Peter Capaldi’s first series as the Doctor was a return to the ‘spooky stories about a spooky man’ template of the classic series and a shift away from the show’s increasing tendency to be primarily about itself. However, the new season’s opener, ‘The Magician’s Apprentice’, seemed at first to be a move back towards that self-reverence with a character who looked like a cross between a reptile and a Rubik’s cube gliding creepily through established settings like the Shadow Proclamation and, most strikingly, Skaro where an innocent boy introduces himself to the Doctor as Davros.
Capaldi brilliantly embodies all the previous Doctors (Hartnell’s ferocious, occasionally malevolent authoritarianism, Troughton’s loveable scattiness, Pertwee’s elegance, Tom Baker’s weird intensity and so on); Jenna Coleman as Clara has the girlishness of the early assistants, Donna’s irony and Amy Pond’s no-nonsense strength while Michelle Gomez’s Missy is a mix of the more demented of the Master’s incarnations with the Rani’s genius and enjoyment of her feline sensuality. Even the Daleks when we meet them display every model from the very first blue-noduled ones via the one who looks most overtly like a tank to the scarlet Supreme Dalek himself (“You’re my favourite” Missy purrs to him at one point). The show did look a little bit like business as usual; the trailer even has the Doctor saying “Same old, same old”. Uh oh.

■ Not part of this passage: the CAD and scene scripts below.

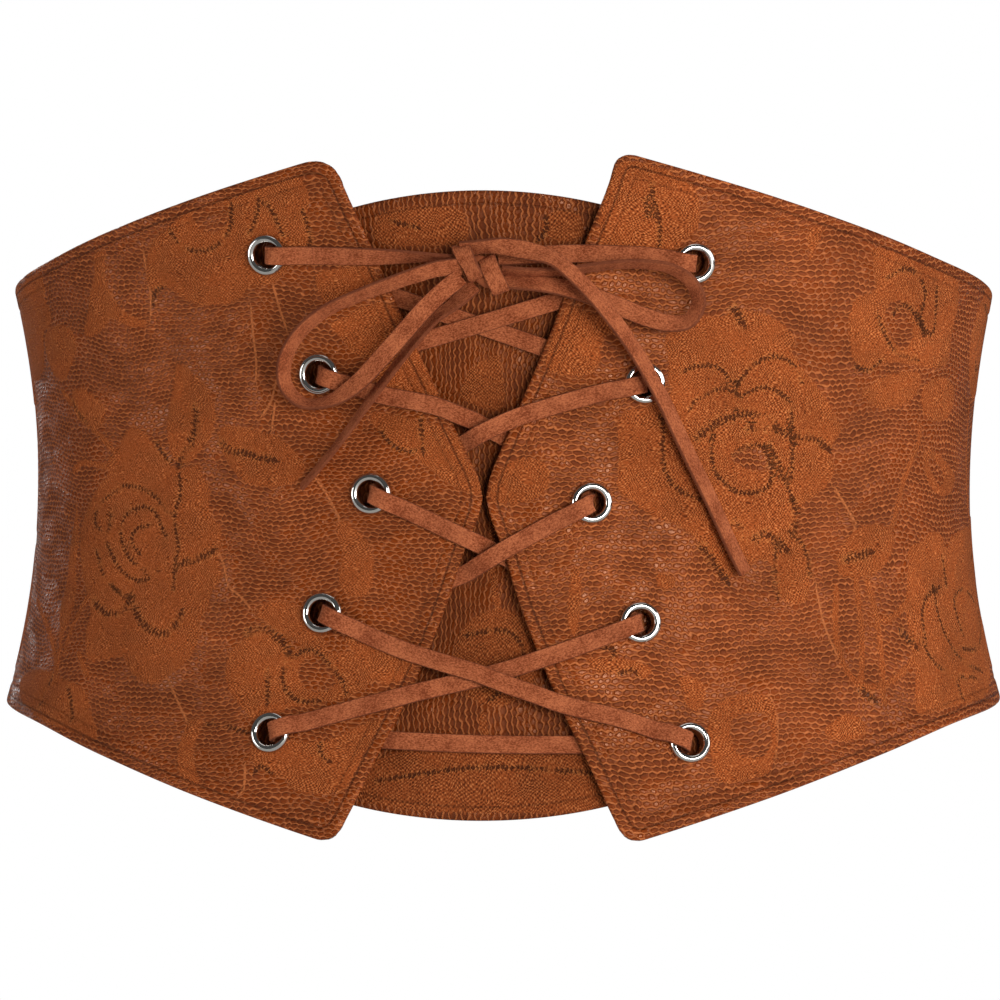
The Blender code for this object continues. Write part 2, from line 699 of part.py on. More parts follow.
def turn_rings(side, row, face, heading):
    """Rings of the lace from inside an eyelet out over its rim, along one heading."""
    frame = eyelet_frame(side, row)
    _, top, _, washer_under = eyelet_heights(side, row)
    clear = RIM_CLEARANCE + LACE_THICK / 2
    if face == "front":
        level, outward, rim = top + clear, 1, EYELET_RADIUS
    else:
        level, outward, rim = washer_under - clear, -1, WASHER_RADIUS
    beyond = [(rim * lie.out, level + lie.rise) for lie in RIM_LIES[face]]
    middle = level - outward * TURN_RADIUS
    across = Vector((heading[0], heading[1], 0.0)).normalized()
    width = frame.to_3x3() @ Vector((0, 0, 1)).cross(across)
    out = frame.to_3x3() @ Vector((0, 0, 1))
    path = []
    for degrees in (30, 60, 90):
        turn = math.radians(degrees)
        path.append((TURN_RADIUS * (1 - math.cos(turn)),
                     middle + outward * TURN_RADIUS * math.sin(turn)))
    path += beyond
    return [(frame @ (across * r + Vector((0, 0, h))), out, width, 0) for r, h in path]


def hole_ring(side, row, width_in, width_out):
    frame = eyelet_frame(side, row)
    _, top, _, washer_under = eyelet_heights(side, row)
    out = frame.to_3x3() @ Vector((0, 0, 1))
    if width_in.dot(width_out) < 0:
        width_out = -width_out
    middle = frame @ Vector((0, 0, (top + washer_under) / 2))
    return (middle, out, (width_in + width_out).normalized(), 0)


def from_knot(offset):
    return KNOT_SHIFT + offset[0], KNOT_HEIGHT + offset[1]


def run_points(run):
    """Control points of a run of lace, as share of the run, s, z, stand and roll."""
    start_at = eyelet_place(*run.start) if run.start else from_knot(LACE_END_LEFT)
    end_at = eyelet_place(*run.end) if run.end else from_knot(LACE_END_RIGHT)
    length = math.dist(start_at, end_at)
    rows = []
    if run.start:
        share, near = TURN_REACH / length, run.points[0]
        rows.append((share, near[1] * share / near[0], NEAR_STAND[run.leaves], 0.0))
    rows += run.points
    if run.end:
        share, near = 1 - TURN_REACH / length, run.points[-1]
        shift = near[1] * (1 - share) / (1 - near[0])
        rows.append((share, shift, NEAR_STAND[run.reaches], 0.0))
    controls = table("share s z stand roll", *(
        (share,
         start_at[0] + (end_at[0] - start_at[0]) * share,
         start_at[1] + (end_at[1] - start_at[1]) * share + shift,
         stand, roll)
        for share, shift, stand, roll in rows
    ))
    return start_at, end_at, length, controls


def run_rings(run):
    start_at, end_at, length, controls = run_points(run)
    first, last = controls[0].share, controls[-1].share
    steps = max(2, round((last - first) * length / LACE_STEP))
    shares = {first + (last - first) * i / steps for i in range(steps + 1)}
    steep = set()
    for before, after in zip(controls, controls[1:]):
        if abs(after.stand - before.stand) > STEEP_STEP:
            steep |= {before.share, after.share} - {first, last}
    for share in sorted(steep):
        nearest = min(shares - steep - {first, last}, key=lambda value: abs(value - share))
        shares.discard(nearest)
        shares.add(share)
    rings = []
    for share in sorted(shares):
        _, s, z, stand, roll = smooth_row(controls, share)
        rings.append((place(s, z, cloth_rise(s, z) + stand), form_normal(s, z), None, roll))
    heading_out = (controls[0].s - start_at[0], controls[0].z - start_at[1])
    heading_in = (controls[-1].s - end_at[0], controls[-1].z - end_at[1])
    return rings, heading_out, heading_in


def lacing(finish):
    """The lace from the knot's left side through all the eyelets to its right side."""
    rings = []
    arrival = None
    for run in LACE_RUNS:
        middle, heading_out, heading_in = run_rings(run)
        if run.start:
            leaving = turn_rings(*run.start, run.leaves, heading_out)
            rings += [hole_ring(*run.start, arrival[-1][2], leaving[0][2])] + leaving
        rings += middle
        if run.end:
            arrival = turn_rings(*run.end, run.reaches, heading_in)[::-1]
            rings += arrival
    return strip("lacing", rings, finish)


def bow_rings(points):
    """Rings of a bow strand, evenly spaced on a smooth curve through its points."""
    rows = []
    length = 0.0
    before = None
    for point in points:
        s, z = from_knot((point.s, point.z))
        here = place(s, z, point.stand)
        if before is not None:
            length += (here - before).length
        before = here
        rows.append((length, s, z, point.stand, point.roll))
    curve = table("length s z stand roll", *rows)
    steps = round(length / BOW_STEP)
    rings = []
    for i in range(steps + 1):
        _, s, z, stand, roll = smooth_row(curve, length * i / steps)
        rings.append((place(s, z, stand), form_normal(s, z), None, roll))
    return rings


def bow_knot(finish):
    """The knot: a leaning, rounded lump that the strands come out of."""
    build = bmesh.new()
    loops = []
    for along, size in KNOT_SECTIONS:
        loop = []
        for i in range(KNOT_SIDES):
            angle = math.tau * i / KNOT_SIDES
            loop.append(build.verts.new((
                along * KNOT_LENGTH / 2,
                size * KNOT_WIDTH / 2 * math.cos(angle),
                size * KNOT_THICK / 2 * math.sin(angle),
            )))
        loops.append(loop)
    for before, after in zip(loops, loops[1:]):
        for j in range(KNOT_SIDES):
            k = (j + 1) % KNOT_SIDES
            build.faces.new((before[j], before[k], after[k], after[j]))
    build.faces.new(loops[0][::-1])
    build.faces.new(loops[-1])
    knot = add_object("bow_knot", build, finish)
    out = form_normal(KNOT_SHIFT, KNOT_HEIGHT)
    x_axis = Vector((1, 0, 0))
    y_axis = out.cross(x_axis)
    frame = Matrix((x_axis, y_axis, out)).transposed().to_4x4()
    frame.translation = place(KNOT_SHIFT, KNOT_HEIGHT, KNOT_STAND)
    knot.matrix_world = frame @ Matrix.Rotation(math.radians(KNOT_LEAN), 4, "Z")
    return knot


def build_belt():
    for old in list(bpy.data.objects):
        bpy.data.objects.remove(old, do_unlink=True)
    lace_leather = material("lace_covered_leather", (0.262, 0.090, 0.034), 0.55)
    elastic = material("elastic_webbing", (0.190, 0.068, 0.030), 0.80)
    suede = material("suede_lace", (0.380, 0.107, 0.045), 0.90)
    nickel = material("polished_nickel", (0.66, 0.65, 0.63), 0.15, 1.0)

    for side in ("left", "right"):
        front_panel(side, lace_leather)
        for row in range(len(EYELET_ROWS)):
            eyelet(side, row, nickel)
    sheet("modesty_panel", modesty_grid(0.0), modesty_grid(-MODESTY_WALL), lace_leather)
    sheet("back_band", band_grid(0.0, True), band_grid(-BAND_WALL, False), elastic)
    lacing(suede)
    bow_knot(suede)
    strip("bow_loop_left", bow_rings(BOW_LOOP_LEFT), suede)
    strip("bow_loop_right", bow_rings(BOW_LOOP_RIGHT), suede)
    strip("lace_tail_left", bow_rings(LACE_TAIL_LEFT), suede)
    strip("lace_tail_right", bow_rings(LACE_TAIL_RIGHT), suede)


build_belt()
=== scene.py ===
import math

import bmesh
import bpy
import numpy as np
from mathutils import Matrix, Vector


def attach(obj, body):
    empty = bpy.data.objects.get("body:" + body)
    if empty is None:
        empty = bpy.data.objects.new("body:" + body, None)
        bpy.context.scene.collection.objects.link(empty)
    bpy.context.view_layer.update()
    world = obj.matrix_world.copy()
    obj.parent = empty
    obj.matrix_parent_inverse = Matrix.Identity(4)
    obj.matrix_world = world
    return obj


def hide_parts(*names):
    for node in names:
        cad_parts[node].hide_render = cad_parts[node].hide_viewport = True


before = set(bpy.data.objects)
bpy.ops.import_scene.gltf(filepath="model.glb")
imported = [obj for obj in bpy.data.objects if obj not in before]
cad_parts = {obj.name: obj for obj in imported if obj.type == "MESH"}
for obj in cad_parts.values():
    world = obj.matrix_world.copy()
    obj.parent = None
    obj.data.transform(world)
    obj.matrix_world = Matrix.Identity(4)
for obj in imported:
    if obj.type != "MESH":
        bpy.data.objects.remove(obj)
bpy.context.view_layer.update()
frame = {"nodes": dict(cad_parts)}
print("corset belt: frame loaded")


# Kinds of node used most often
mathNode = "ShaderNodeMath"
vectorNode = "ShaderNodeVectorMath"
mixNode = "ShaderNodeMix"
rangeNode = "ShaderNodeMapRange"
noiseNode = "ShaderNodeTexNoise"
splitNode = "ShaderNodeSeparateXYZ"
smooth = {"interpolation_type": "SMOOTHSTEP"}


# Turns an sRGB hex colour into linear values
def linearColour(hexValue):
    channels = []
    for start in (0, 2, 4):
        value = int(hexValue[start:start + 2], 16) / 255
        channels.append(value / 12.92 if value <= 0.04045 else ((value + 0.055) / 1.055) ** 2.4)
    return (*channels, 1.0)


# Adds a node; a link's value is a socket, a node whose first output is used, a hex colour
# or a constant
def addNode(tree, kind, links=None, **settings):
    node = tree.nodes.new(kind)
    for name, value in settings.items():
        setattr(node, name, value)
    for socket, value in (links or {}).items():
        value = value.outputs[0] if isinstance(value, bpy.types.Node) else value
        if isinstance(value, bpy.types.NodeSocket):
            tree.links.new(value, node.inputs[socket])
        else:
            value = linearColour(value) if isinstance(value, str) else value
            node.inputs[socket].default_value = value
    return node


def newMaterial(name, roughness, **sockets):
    material = bpy.data.materials.new(name)
    material.use_nodes = True
    shader = material.node_tree.nodes["Principled BSDF"]
    shader.inputs["Roughness"].default_value = roughness
    for socket, value in sockets.items():
        shader.inputs[socket.replace("_", " ")].default_value = value
    return material, material.node_tree, shader


# The worn form. Places on the belt are s, along the waist from the front centre to the
# right as seen from the front, z, up, and d, out from the form
waist = {
    "halfWidth": 0.123,
    "halfDepth": 0.090,
    "sideFlare": {"up": 0.0144, "down": 0.0204},
    "frontFlare": {"up": 0.0075, "down": 0.0105},
    "cornerHeight": 0.0866,
    "panelLength": 0.205,
    "wall": 0.0015,
    "steps": 1440,
    "slopeStep": 0.0004,
}
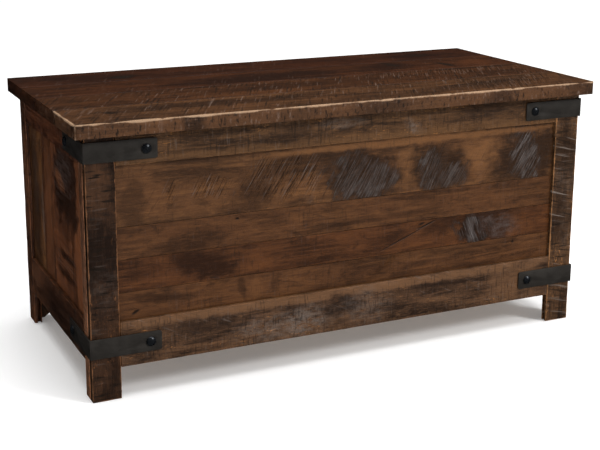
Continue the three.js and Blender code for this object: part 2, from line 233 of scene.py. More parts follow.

Then came part two. If there was any doubt that Steven Moffat is one of the great myth-makers of our time, ‘The Witch’s Familiar’ exterminated it. Playing with the history of ‘Doctor Who’, particularly the classic ‘Genesis of the Daleks’, the story sweeps us through big themes of morality, power and responsibility with a lightness that only an established character with dozens of well-known stories behind him can achieve. What in lesser hands could have seemed irritatingly post-modern instead becomes genuinely resonant as the Mekon-like Davros, who has been killed more often than any other character in the show, reaches the end of his life naturally for once and appears to seek some kind of reconciliation. ‘Was I a good man?’ he asks; a surprising question given his barely human appearance. I always thought Davros had been born a mutant but he appears to have been made. Who’s fault was that? Guess…
Humour in this story feels like a correlative for humanity. Missy gets a lot of the best lines, to the extent that even though she is clearly and unapologetically a psychopath we still root for her. In a more subtle gag, Clara hides in a Dalek the way she did when we first met her in ‘Asylum of the Daleks’ when Matt Smith was the Doctor; the irony taking a darker turn when we learn that the word ‘love’ translates to ‘exterminate’ when you’re in that metal casing. But it is the scene where Davros calls the Doctor a very bad doctor that really makes us think that Ol’ Blue Eye has finally realised the error of his ways, despite having offered the Doctor a means of exterminating the Daleks just a couple of scenes earlier. The two old enemies laugh together and us with them; hoping that despite the horror there is a possibility of redemption. There is, but this being the Doctor and Davros as imagined by Moffat, it is not the one we expect.
That unpredictability is what I hope will characterise this season. “There is no Doctor,” says the Time Lord near the end, “just a man in a box.” He reinvents himself even as he is reinvented. How’s that for pure SF meta-story? Even though we know these characters well, even though they have all regenerated in one way or another, the creative team and actors in particular have forged something entirely new from well-known and much loved source material.
What a great opener after all, and how bold to have let us wonder. I will always look forward to ‘Doctor Who’, despite the trauma it caused in my very early youth. Perhaps my initial resistance was down to knowing how that boy felt in the strange muddy field surrounded by hands that had eyes embedded in their palms. Let’s face it, we’ve all been there.